After a year-long campaign by a Dalit women’s union in Tamil Nadu, the multinational fast-fashion brand H&M and its Tamil Nadu-based supplier, Eastman Exports Global Clothing Private Ltd, have signed a legally binding agreement to protect the latter’s predominantly female workforce from violence and harassment at work. It is the first-ever such private workplace initiative on gender violence in India, and also Asia.
The agreement comes after the union, the Tamil Nadu Textile and Common Labour Union (TTCU), fought to fix responsibility for the events that led to the January 2021 murder of Jeyasre Kathiravel, 20, a Dalit textile worker at Natchi Apparels, one of Eastman’s units in Dindigul in southern Tamil Nadu. She was allegedly raped and murdered by her factory supervisor, Thangadurai, who had reportedly been harassing her for months before the murder. He has reportedly confessed to the crime and is awaiting trial.

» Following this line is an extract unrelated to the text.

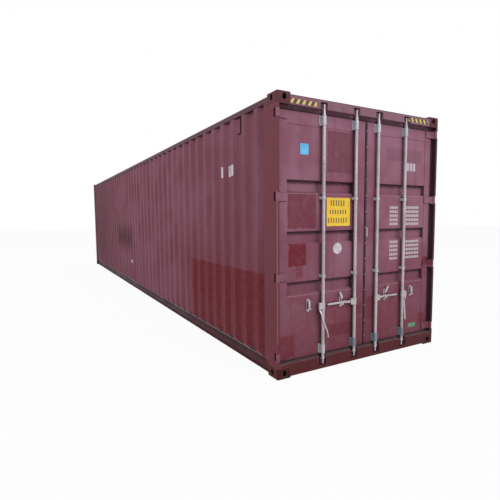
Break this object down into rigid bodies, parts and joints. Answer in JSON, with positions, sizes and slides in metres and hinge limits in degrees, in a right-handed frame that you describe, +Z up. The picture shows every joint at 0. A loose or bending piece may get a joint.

The other signatories to the H&M/Eastman agreement were the TTCU, the Asia Floor Wage Alliance (AFWA), an Asian labour and social alliance, and the Global Labor Justice-International Labor Rights Forum (GLJ-ILRF), a strategy hub. These labour bodies backed the campaign and ensured global attention for the issue.
There have been multiple reports (see here, here and here) on the harassment of women workers in India’s textile and apparel sector and the demands for intervention. Women constitute upto 60% of the sector’s workforce but the lack of gender and caste diversity at the managerial level prevents their voices from being heard, say labour activists and workers.
For instance, an independent investigation by the TCCU into sexual harassment at the Dindigul unit found that there had been no response when at least 25 workers had complained to their supervisors. A culture of impunity prevailed at the factory unit, the report said.
The agreement is also significant because it is the second such to hold an international fashion brand liable for worker safety at its Asian textile units. (The first was the Accord on Fire and Building Safety in Bangladesh, signed after the 2013 industrial disaster at Rana Plaza in Dhaka that killed 1,132 workers and left at least 2,500 injured. Signed by over 190 brands, it covers more than 2 million workers across the country’s over 1,600 garment and textile factories.)
The pact is unique in that it lies at the intersection of gender-based violence and harassment, caste oppression and workers’ freedom to form associations with unions. “It has been made structurally difficult for Dalit women workers to access legal resources,” said human and labour rights lawyer Maitreyi Krishnan. “The risk in taking recourse to legal measures or resources is pretty high since these contractual workers are deprived of job security. Historically, Dalit workers have been placed in extremely vulnerable working conditions to prevent them from speaking out against exploitation,” she said.
Behanbox could not view the agreement in its entirety as it was signed on the condition of non-disclosure.